管理会計: Management Accounting
マネジメントの仕事=意思決定
また、管理会計の章では、言葉としては知っている、「逸失利益」や「機会費用」について、その本質を考えさせてくれます。
まとめ
さて、ザクザクっと気になった or おもしろかった部分について思いのままに書いてみましたが、全体的に、めちゃくちゃわかりやすい良著だと思います。
節ごとに挿入されているコラムも、とても有益な情報を提供してくれます。(経常利益って意外と日本特有の利益なんだよ〜とか)

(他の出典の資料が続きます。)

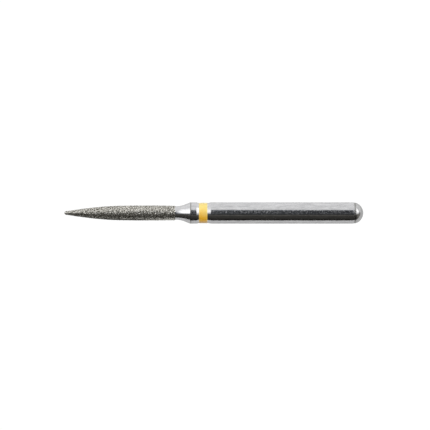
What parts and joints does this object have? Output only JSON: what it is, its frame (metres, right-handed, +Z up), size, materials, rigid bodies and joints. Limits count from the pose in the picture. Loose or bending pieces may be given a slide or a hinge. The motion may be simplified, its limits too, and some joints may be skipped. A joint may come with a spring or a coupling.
{
  "type": "dental bur",
  "caption": "Flame-shaped dental bur: a diamond-coated head on a steel shank with a coloured grit ring, for a friction-grip handpiece.",
  "frame": {"origin": "on the axis of the bur, halfway along the plain shank that a handpiece chuck grips", "axes": "+X along the bur from the cutting tip to the domed shank end, +Z up; the bur is round about X"},
  "size_m": [0.0224, 0.0016, 0.0016],
  "materials": {
    "steel": "ground shank, polished neck",
    "diamond_grit": "rough grit bonded in nickel",
    "ring_lacquer": "glossy lacquer"
  },
  "bodies": {
    "root": {"blank": "steel", "diamond_coating": "diamond_grit", "colour_ring": "ring_lacquer"}
  },
  "joints": []
}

日商簿記2級取得後かまたは、実務で経理関係の実績を数年積んで、財務諸表や会計処理についてある程度基礎知識がついた状態で読むと、「なぜそうなっているのか?」といった疑問を解決してくれます。
逆に言うと、全く会計について予備知識のない人にはお勧めしにくいです。と、いうことで、こちらの本を読む前に日商簿記2級を取得されることを強く強くお勧めします。
心理的なハードルや諸々の事情で、現実で実行するのはなかなか難しいことですが「保守性の原則(バッド・ニュースこそより早く正確に)」は、会計のみならずすべての企業活動に通ずる考え方ですね。確か Google の社内事情を紹介した本にも似たようなことが書いてあったはず。
折に触れて、日本の会計基準とIFRSの考え方の違いなどを対比的に説明してくれている部分がありがたいです。
また、「英語」の観点から、「厳密にいうと日本国内で使われている単語は誤訳だよね」みたいな話も出てくるので、英語好きの人間としては嬉しい限りです。
会計について資格勉強はしてみたけど、その本質の部分までは掴みきれていないかなぁ、って思ってる人向けの本かな、と思います。
さらにいえば、理屈理屈とした解説書ではなく、実際に事業で運用していく上で、現実の範囲内でいかに合理的な根拠をもとに会計という手続きを実行するのか?といった点に焦点を当ててある点も個人的に良かったです。
企業に求められているのは、完全無欠の財務諸表を作成することではありません。仕事はすべて、限られた人員と限られた時間、そして限られた予算の中でやっていますから、完全無欠の財務諸表を作成することなど、そもそも現実的に不可能なのです。
教養としての「会計」入門 p.118 ー 日本実業出版社
色々と会計関係の本は読んでますが、その中でもなかんずくおすすめなので、気になる人はぜひ手に取ってみてください。それでは。